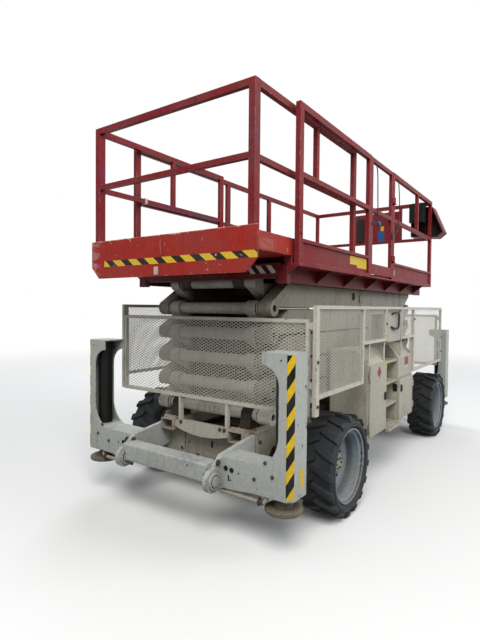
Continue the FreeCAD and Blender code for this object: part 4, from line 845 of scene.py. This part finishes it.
def expanded_mesh(width, height, turn, corner):
    """One panel of diamonds, its low corner put at a place and turned to a side."""
    a, b = MESH_WIDE / 2, MESH_HIGH / 2
    mouth = 1.0 - STRAND / (a * b / math.hypot(a, b))

    def on_mouth(middle, along):
        part = abs(middle.x) / a + abs(middle.y) / b
        return part < (1 + mouth) / 2 and abs(along.y) > 0.1 and abs(part - mouth) < 0.02

    begin(bpy.ops.mesh.primitive_circle_add, vertices=4, radius=1.0, fill_type="NGON")
    bpy.ops.transform.resize(value=(a, b, 1.0))
    bpy.ops.mesh.inset(thickness=STRAND)
    bpy.ops.mesh.delete(type="ONLY_FACE")
    pick_edges(on_mouth)
    extrude(0.0, 0.0, -SHEET)
    extrude(0.0, 0.0, 0.0)
    bpy.ops.transform.resize(value=(1 / mouth, 1 / mouth, 1.0), center_override=(0.0, 0.0, -SHEET))
    bpy.ops.mesh.select_all(action="SELECT")
    bpy.ops.mesh.duplicate_move(TRANSFORM_OT_translate={"value": (a, b, 0.0)})
    end()
    piece = bpy.context.object
    for step, count in (((MESH_WIDE, 0.0, 0.0), int(width / MESH_WIDE) + 3),
                        ((0.0, MESH_HIGH, 0.0), int(height / MESH_HIGH) + 3)):
        row = piece.modifiers.new("Row", "ARRAY")
        row.use_relative_offset, row.use_constant_offset = False, True
        row.constant_offset_displace, row.count = step, count
        bpy.ops.object.modifier_apply(modifier=row.name)
    bpy.ops.object.mode_set(mode="EDIT")
    bpy.ops.mesh.select_all(action="SELECT")
    bpy.ops.mesh.remove_doubles(threshold=0.0002)
    bpy.ops.mesh.normals_make_consistent(inside=False)
    start_x, start_y = MESH_WIDE * 0.6, MESH_HIGH * 0.6
    for point, normal in (((start_x, 0, 0), (-1, 0, 0)), ((start_x + width, 0, 0), (1, 0, 0)),
                          ((0, start_y, 0), (0, -1, 0)), ((0, start_y + height, 0), (0, 1, 0))):
        bpy.ops.mesh.select_all(action="SELECT")
        bpy.ops.mesh.bisect(plane_co=point, plane_no=normal, use_fill=True, clear_outer=True)
    bpy.ops.mesh.select_all(action="SELECT")
    move(-start_x, -start_y, SHEET / 2)
    end()
    stand(turn, corner)
    bpy.ops.object.transform_apply(location=True, rotation=True, scale=True)
    return piece


TUBE, GUARD_X, GUARD_TOP = 0.029, 1.045, 1.737
join([expanded_mesh(2.014 - 2 * TUBE, 0.720 - 2 * TUBE, "-Y", (-1.007 + TUBE, y, 0.915 + TUBE))
      for y in (-2.025, 1.942)])
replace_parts(close("end_guard_expanded_mesh", guard_cream, "base", 1.0), "end_guard_mesh")
join([expanded_mesh(far - near - 2 * TUBE, GUARD_TOP - low - 2 * TUBE, "+X",
                    (x, near + TUBE, low + TUBE))
      for near, far, low in ((-1.998, -1.060, 1.040), (-1.075, -0.430, 1.390),
                             (0.050, 0.570, 1.385), (0.541, 1.957, 0.980))
      for x in (GUARD_X, -GUARD_X)])
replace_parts(close("side_guard_expanded_mesh", guard_cream, "base", 1.0), "side_guard_mesh")

# What is fixed to the cabinets. Black paddle latches on the doors, blank stickers, and a row
# of slots punched in the fixed panel for air, made as shut slots whose black is painted shade.
DOOR_X, STICKER_X, CABINET_X = 1.0603, 1.0604, 1.0441
latch("door_latch_right_near", (DOOR_X, -0.468, 0.842), "+X", "door_right_near")
latch("door_latch_right_far", (DOOR_X, 0.075, 0.847), "+X", "door_right_far")
latch("door_latch_left_near", (-DOOR_X, -0.235, 0.842), "-X", "door_left_near")
latch("door_latch_left_far", (-DOOR_X, -0.135, 0.842), "-X", "door_left_far")
latch("cabinet_wall_latch", (1.014, 0.0098, 0.856), "-Y", "base")
green_film = plain_finish("Yellow green sticker film", shade(178, 180, 70))


def diamond_label(name, spot, size, side, material, body):
    """A blank sticker that stands on its corner."""
    begin(bpy.ops.mesh.primitive_plane_add, size=size, rotation=(0.0, 0.0, math.pi / 4))
    extrude(0.0, 0.0, 0.0012)
    bpy.ops.mesh.inset(thickness=size * 0.08)
    move(0.0, 0.0, -0.0003)
    outward()
    end()
    stand(side, spot)
    close(name, material, body, 20.0)


diamond_label("cabinet_diamond_label", (STICKER_X, -0.648, 1.100), 0.084, "+X", red_film,
              "door_right_near")
label("cabinet_green_label", (STICKER_X, -0.452, 1.145), 0.055, 0.060, "+X", green_film,
      "door_right_near")
label("cabinet_red_label", (CABINET_X, 0.310, 1.128), 0.120, 0.088, "+X", red_film, "base")
label("cabinet_faded_label", (CABINET_X, 0.310, 1.066), 0.120, 0.034, "+X", white_film, "base",
      corner=0.004)
label("cabinet_lid_label", (1.0003, 0.200, 1.2373), 0.110, 0.050, "lid", yellow_film, "base")
# Painted shade: each vent is a shut black slot that stands for the dark behind it.
disc(16, 0.004, 0.003, -0.0008)
pick_faces(lambda middle, normal: normal.x > 0.2 and abs(normal.y) < 0.1)
move(0.012, 0.0, 0.0)
pick_faces(lambda middle, normal: normal.x < -0.2 and abs(normal.y) < 0.1)
move(-0.012, 0.0, 0.0)
end()
repeat([(1.0443, 0.045 + 0.046 * count, 0.962, 90.0) for count in range(10)])
close("cabinet_vents", painted_shade_black, "base")

# The near cabinet's folded seam. Its end wall ends in a flange of the same cream sheet, which
# laps the cover behind the wheel and is spot welded to it.
sheet(0.030, 0.760)
extrude(0.0, 0.0, 0.004)
pick_edges(lambda middle, along: middle.x > 0.014 and abs(along.y) > 0.9)
move(-0.003, 0.0, 0.0)
outward()
end()
stand("-Y", (0.690, -0.9101, 0.900))
close("cabinet_end_seam", panel_cream, "base")

# Anti-slip grips of the ladder. Each tread's sheet is punched up from below in rows of round
# studs, and painted with the rest of the ladder.
STUD_ROWS = ((0.4960, (0.925, 0.975, 1.025, 1.070)), (0.7260, (0.925, 0.970, 1.010)),
             (0.9560, (0.925, 0.970, 1.010)), (1.1760, (0.925, 0.970, 1.010)))
turned_piece([(0.009, 0.0), (0.0085, 0.0025), (0.0060, 0.0040)], 14)
repeat([(x, -0.370 + 0.055 * count, z, 0.0) for z, rows in STUD_ROWS
        for x in rows for count in range(7)])
close("tread_studs", panel_cream, "base")

# What holds the guards. Bolts through the posts, and a square tube that joins the two side
# guards over the ladder.
POST_BOLTS = ((-1.997, 1.317), (-1.997, 0.989), (-0.447, 1.566), (0.556, 1.597), (1.944, 1.323),
              (1.944, 1.120))
bolt_head(0.010, 0.008)
repeat([(side * 1.0601, y, z, 90.0 * side) for side in (1, -1) for y, z in POST_BOLTS])
close("guard_bolts", bolt_steel, "base")
square_bar(TUBE, (GUARD_X, -0.4299, 1.7220), 0.4798)
end()
soften(0.003)
close("ladder_top_bar", guard_cream, "base")

# The entry ladder's grab handle. A black bar bent like a hook, bolted to the top panel, and
# a thin loop behind it that keeps the cover's pull strap.
bent_bar("grab_handle", [(1.061, -0.305, 1.656), (1.079, -0.300, 1.670), (1.079, -0.240, 1.678),
                         (1.079, -0.125, 1.676), (1.079, -0.104, 1.655), (1.079, -0.108, 1.560),
                         (1.079, -0.118, 1.522), (1.079, -0.175, 1.505), (1.079, -0.245, 1.505),
                         (1.079, -0.300, 1.520), (1.061, -0.318, 1.530)],
         0.0105, black_plastic, "base")
bent_bar("ladder_loop", [(0.883, -0.119, 1.640), (0.905, -0.150, 1.665), (0.905, -0.260, 1.652),
                         (0.905, -0.315, 1.600), (0.905, -0.300, 1.530), (0.883, -0.233, 1.500)],
         0.004, black_plastic, "base")


# The place the picture is taken in. A plain pale floor that fades to white, a soft sky and
# three wide lamps.
def seen_by_eye(tree):
    """1 for what the camera sees, directly or in a reflection, and 0 for light on surfaces."""
    path = put(tree, "ShaderNodeLightPath").outputs
    bounced = calc(tree, "MAXIMUM", path["Is Glossy Ray"], path["Is Transmission Ray"])
    return calc(tree, "MAXIMUM", path["Is Camera Ray"], bounced)


WHITE = (1.0, 1.0, 1.0, 1.0)
bpy.ops.object.select_all(action="DESELECT")
bpy.ops.mesh.primitive_plane_add(size=60.0, location=(0.0, 0.0, 0.0))
floor = bpy.context.object
floor.name = "studio_floor"
floor_finish = new_finish("Pale floor", gloss=0.1)
tree = floor_finish.node_tree
surface = tree.nodes["Principled BSDF"]
surface.inputs["Base Color"].default_value = (0.20, 0.20, 0.20, 1.0)
surface.inputs["Roughness"].default_value = 0.95
pale = put(tree, "ShaderNodeBsdfDiffuse", {"Color": (0.86, 0.86, 0.85, 1.0)}).outputs[0]
far_white = put(tree, "ShaderNodeEmission", {"Color": WHITE, "Strength": 1.0}).outputs[0]
fade = soft_step(tree, length_of(tree, object_place(tree)), 3.0, 16.0)
backdrop = put(tree, "ShaderNodeMixShader", {0: fade, 1: pale, 2: far_white}).outputs[0]
floor_look = put(tree, "ShaderNodeMixShader", {0: seen_by_eye(tree), 1: surface.outputs[0],
                                               2: backdrop}).outputs[0]
tree.links.new(floor_look, tree.nodes["Material Output"].inputs["Surface"])
floor.data.materials.append(floor_finish)

world = bpy.data.worlds.new("Overcast sky")
bpy.context.scene.world = world
world.use_nodes = True
tree = world.node_tree
tree.nodes.clear()
plain = put(tree, "ShaderNodeBackground", {"Color": WHITE, "Strength": 1.0}).outputs[0]
sky = put(tree, "ShaderNodeBackground", {"Color": (0.93, 0.96, 1.0, 1.0),
                                         "Strength": 0.52}).outputs[0]
mixed = put(tree, "ShaderNodeMixShader", {0: seen_by_eye(tree), 1: sky, 2: plain}).outputs[0]
put(tree, "ShaderNodeOutputWorld", {"Surface": mixed})


def lamp(name, spot, aim, power, colour):
    """A round lamp 6 m wide, aimed at a point."""
    data = bpy.data.lights.new(name, "AREA")
    data.shape, data.size = "DISK", 6.0
    data.energy, data.color = power, colour
    light = bpy.data.objects.new(name, data)
    light.location = spot
    light.rotation_euler = (Vector(aim) - Vector(spot)).to_track_quat("-Z", "Y").to_euler()
    bpy.context.scene.collection.objects.link(light)


lamp("Key sky", (4.5, -7.5, 9.0), (0.0, -0.5, 1.2), 820.0, (1.0, 0.98, 0.95))
lamp("Side sky", (9.0, 3.0, 6.0), (0.0, 0.0, 1.2), 400.0, (0.95, 0.98, 1.0))
lamp("Back sky", (-7.0, 6.0, 8.0), (0.0, 0.0, 1.5), 420.0, (0.95, 0.97, 1.0))

# The camera stands where the photograph was taken from, at head height by the corner. Its
# focal length was found in pixels of the picture's height.
CAMERA_AT, FOCAL_PIXELS, PICTURE_HEIGHT, SENSOR = (2.564, -5.093, 1.717), 464.233, 640.0, 36.0
yaw, pitch, roll = math.radians(35.506), math.radians(1.558), math.radians(0.499)
level_up = Vector((0.0, 0.0, 1.0))
ahead = Vector((-math.sin(yaw), math.cos(yaw), 0.0))
right = Vector((math.cos(yaw), math.sin(yaw), 0.0))
view = ahead * math.cos(pitch) - level_up * math.sin(pitch)
over = level_up * math.cos(pitch) + ahead * math.sin(pitch)
across = right * math.cos(roll) + over * math.sin(roll)
upward = over * math.cos(roll) - right * math.sin(roll)
camera_data = bpy.data.cameras.new("Photograph")
camera_data.sensor_width = SENSOR
camera_data.lens = FOCAL_PIXELS / PICTURE_HEIGHT * SENSOR
camera = bpy.data.objects.new("Photograph", camera_data)
camera.matrix_world = (Matrix.Translation(CAMERA_AT)
                       @ Matrix((across, upward, -view)).transposed().to_4x4())
bpy.context.scene.collection.objects.link(camera)
bpy.context.scene.camera = camera
bpy.context.scene.view_settings.view_transform = "Standard"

[GOAL]
The required output is the exact run of lines from the beginning of the listing above to the line that contains "return part <", inclusive of both.

[REPLY TO THE EXERCISE]
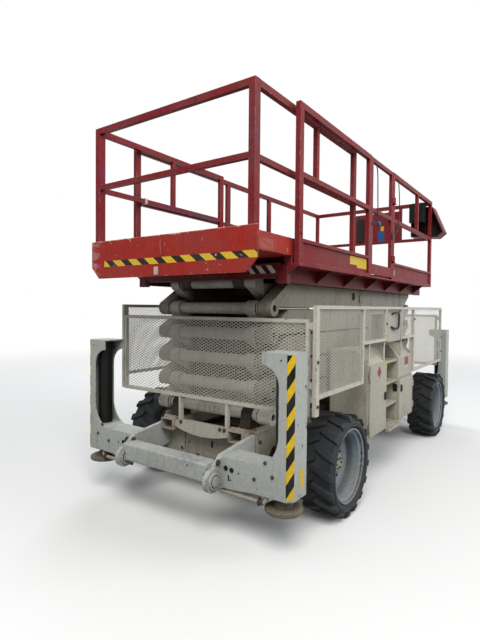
Continue the FreeCAD and Blender code for this object: part 4, from line 845 of scene.py. This part finishes it.
def expanded_mesh(width, height, turn, corner):
    """One panel of diamonds, its low corner put at a place and turned to a side."""
    a, b = MESH_WIDE / 2, MESH_HIGH / 2
    mouth = 1.0 - STRAND / (a * b / math.hypot(a, b))

    def on_mouth(middle, along):
        part = abs(middle.x) / a + abs(middle.y) / b
        return part < (1 + mouth) / 2 and abs(along.y) > 0.1 and abs(part - mouth) < 0.02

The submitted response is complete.